Tuesday, March 10, 2009

Is there a kind of protectionism that ISN'T bad?

I am overwhelmingly against protectionism, like almost every economist. This even extends to labor, where I'm against immigration restrictions on people who can work productively here (more on this in a future post).

However, I've been thinking, and there's one kind of good that protectionism may not be so bad on. With goods where there's no difference in utility provided by the good between the American and the foreign version, and there's no difference in cost of the good (or the foreign one is more expensive), but because of heavy branding, the foreign one still sells better, then protectionism is a way of forcing perfect information, and can be a good thing (BEFORE you factor in retributive tariffs, which will always be a problem and probably mean that this is stuck in the realm of theory).

An example would be something like perfume.

1) It is highly unlikely that there are any major "quality" differences in perfumes across countries, because the quality is entirely observable in the scent, and the base is alcohol, which is universal. There shouldn't be any hidden quality variables (like health effects or how long the scent lasts) with various different perfumes that aren't the same for American and foreign varieties.

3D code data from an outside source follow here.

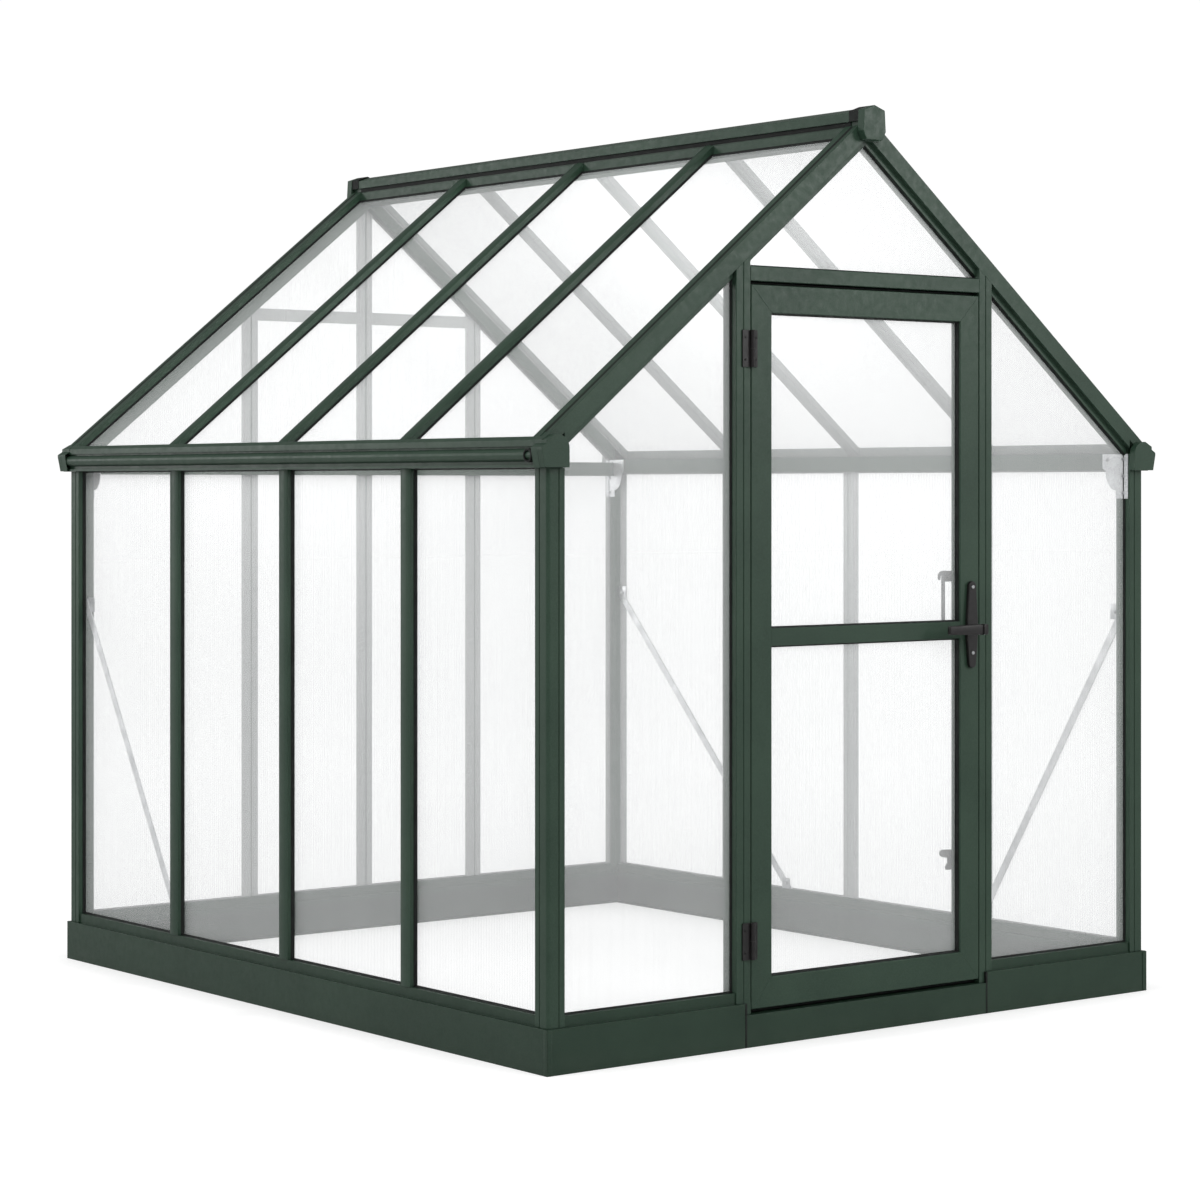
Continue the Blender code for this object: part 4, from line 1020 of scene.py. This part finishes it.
def build_floor():
    """The glow that only seeing rays get grows away from the object, so no horizon shows, and is
    lowered under the greenhouse as painted shade on the floor inside it.

    The distances are in metres from the object's middle."""
    bm = bmesh.new()
    bmesh.ops.create_grid(bm, x_segments=8, y_segments=8, size=40.0)
    mesh = bpy.data.meshes.new("studio_floor")
    bm.to_mesh(mesh)
    bm.free()
    floor = bpy.data.objects.new("studio_floor", mesh)
    floor.location.z = -0.0005
    bpy.context.scene.collection.objects.link(floor)
    material, tree, shader = new_material("studio_floor_white")
    shader.inputs["Base Color"].default_value = (0.60, 0.60, 0.60, 1.0)
    shader.inputs["Roughness"].default_value = 0.9
    shader.inputs["Specular IOR Level"].default_value = 0.1
    shader.inputs["Emission Color"].default_value = (1.0, 1.0, 1.0, 1.0)
    away = tree.nodes.new("ShaderNodeVectorMath")
    away.operation = "LENGTH"
    tree.links.new(add(tree, "TexCoord").outputs["Object"], away.inputs[0])
    # Painted shade: less glow near the middle darkens the floor inside the greenhouse.
    painted_shade_inside = spread(tree, away.outputs["Value"], 0.7, 1.5, -0.12, 0.0)
    far = spread(tree, away.outputs["Value"], 1.6, 6.0, 0.50, 0.63)
    glow = sums(tree, "ADD", painted_shade_inside, far)
    tree.links.new(
        sums(tree, "MULTIPLY", ray_strength(tree, seen=1.0, glossy=0.12, lighting=0.0), glow),
        shader.inputs["Emission Strength"],
    )
    mesh.materials.append(material)


def build_world():
    world = bpy.data.worlds.new("studio_white")
    bpy.context.scene.world = world
    world.use_nodes = True
    tree = world.node_tree
    background = tree.nodes["Background"]
    background.inputs["Color"].default_value = (1.0, 1.0, 1.0, 1.0)
    strength = ray_strength(tree, seen=1.02, glossy=0.30, lighting=0.66)
    tree.links.new(strength, background.inputs["Strength"])


def lamp_inside():
    """A round lamp under the ridge that stands for the light which the sheets scatter inward."""
    data = bpy.data.lights.new("scattered_light_inside", "POINT")
    data.shadow_soft_size = 0.25
    data.energy = 15.0
    data.specular_factor = 0.0
    lamp = bpy.data.objects.new("scattered_light_inside", data)
    lamp.location = (-0.1, -0.1, 1.45)
    lamp.visible_camera = False
    lamp.visible_glossy = False
    bpy.context.scene.collection.objects.link(lamp)


# Name, place, aim, width and height in metres, watts
LAMPS = (
    ("key_from_the_left", (-6.5, -0.5, 5.6), (0, 0, 1.2), (4.0, 4.0), 230.0),
    ("softbox_over_the_front", (-0.5, -5.5, 4.6), (0, 0, 1.4), (3.0, 2.0), 110.0),
    ("fill_from_the_right", (4.8, -6.6, 3.1), (0.0, -1.0, 1.3), (1.8, 1.8), 150.0),
    ("rim_from_the_back_left", (-4.6, 6.4, 2.4), (-0.9, 0.4, 1.2), (1.2, 2.4), 90.0),
)


def soft_lamp(name, at, aim, size, power):
    data = bpy.data.lights.new(name, "AREA")
    data.shape = "RECTANGLE"
    data.size = size[0]
    data.size_y = size[1]
    data.energy = power
    lamp = bpy.data.objects.new(name, data)
    lamp.location = at
    lamp.rotation_euler = (Vector(aim) - Vector(at)).to_track_quat("-Z", "Y").to_euler()
    bpy.context.scene.collection.objects.link(lamp)


def build_camera():
    """The photo's view: a level camera, with the frame shifted down."""
    data = bpy.data.cameras.new("photo_camera")
    data.sensor_width = 36.0
    data.lens = 93.63
    data.shift_x = 0.0
    data.shift_y = -0.0936
    data.clip_end = 200.0
    camera = bpy.data.objects.new("photo_camera", data)
    camera.location = (-4.875, -6.2995, 1.242)
    camera.rotation_euler = (math.radians(90), 0.0, math.radians(-37.88))
    bpy.context.scene.collection.objects.link(camera)
    bpy.context.scene.camera = camera


build_floor()
build_world()
for lamp_settings in LAMPS:
    soft_lamp(*lamp_settings)
lamp_inside()
build_camera()
bpy.context.scene.view_settings.view_transform = "Standard"
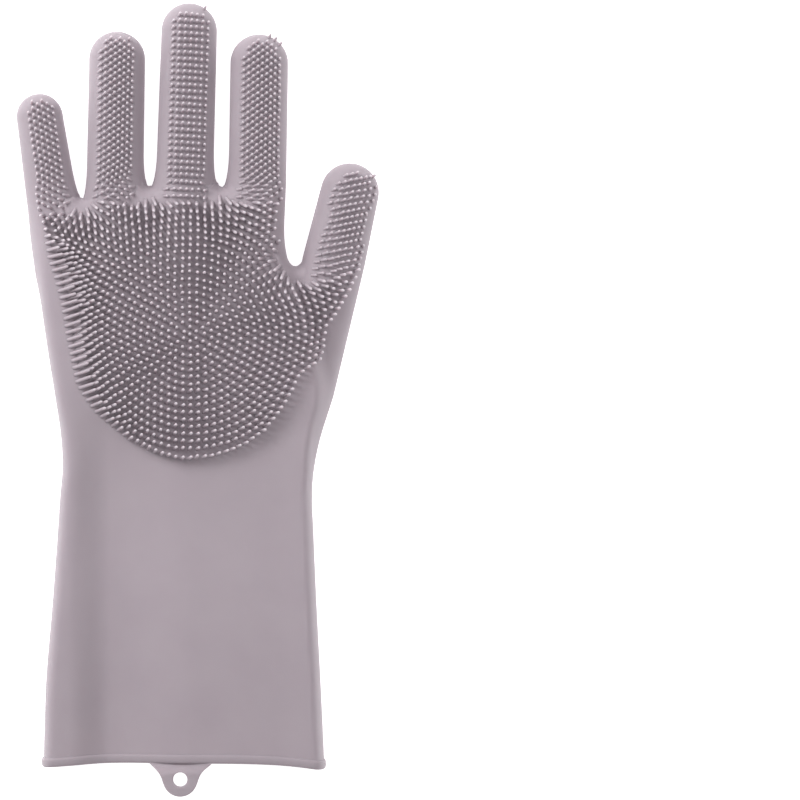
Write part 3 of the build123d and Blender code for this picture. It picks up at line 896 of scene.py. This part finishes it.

2) It is also highly unlikely that there are major cost differences in perfumes. Though I'm no perfume expert, I'd imagine perfume production costs are largely commodity raw materials and capital costs, with fairly low labor costs. Any slightly higher labor costs in the US are probably offset by the fact that we have some of the lowest capital costs in the world due to our financial-system-until-2006 and our advanced science and scientists. Commodities are commodities and cost the same roughly year round.

3) Branding is HUGE in perfume - A bottle of the original Chanel scent can cost almost $1000, while cheaper varieties made in America can cost 1/10 that. Even if Chanel's scent is distinctive, you probably can come up with a close substitute without violating patent laws. People who buy Chanel are either doing so for the "cache" and bragging rights or because they don't know such close substitutes exist.

Therefore, by tariffing Chanel perfume, you reduce consumption of Chanel (by a little bit), raise money for the government, and may actually increase the overall utility of the people who are forced to switch from Chanel to lower-quality perfume, even if they don't know it. You provide them with $800 of extra disposable income without really affecting the quality of perfume they have. Some portion of that $800 will get spent on American goods, so America ends up being better off for that tariff.

This is a highly unusual circumstance (I'd imagine it's mostly consumer goods, mostly upscale, mostly with low labor component of production), and ignores retributive tariffs, which is a game theory issue and probably still means tariffs are a bad idea. However, if you could guarantee no retributive tariffs, these criteria constitute (probably) the one type of tariff that makes people better off. I am no perfume expert, but it seems like the type of good that meets the criteria.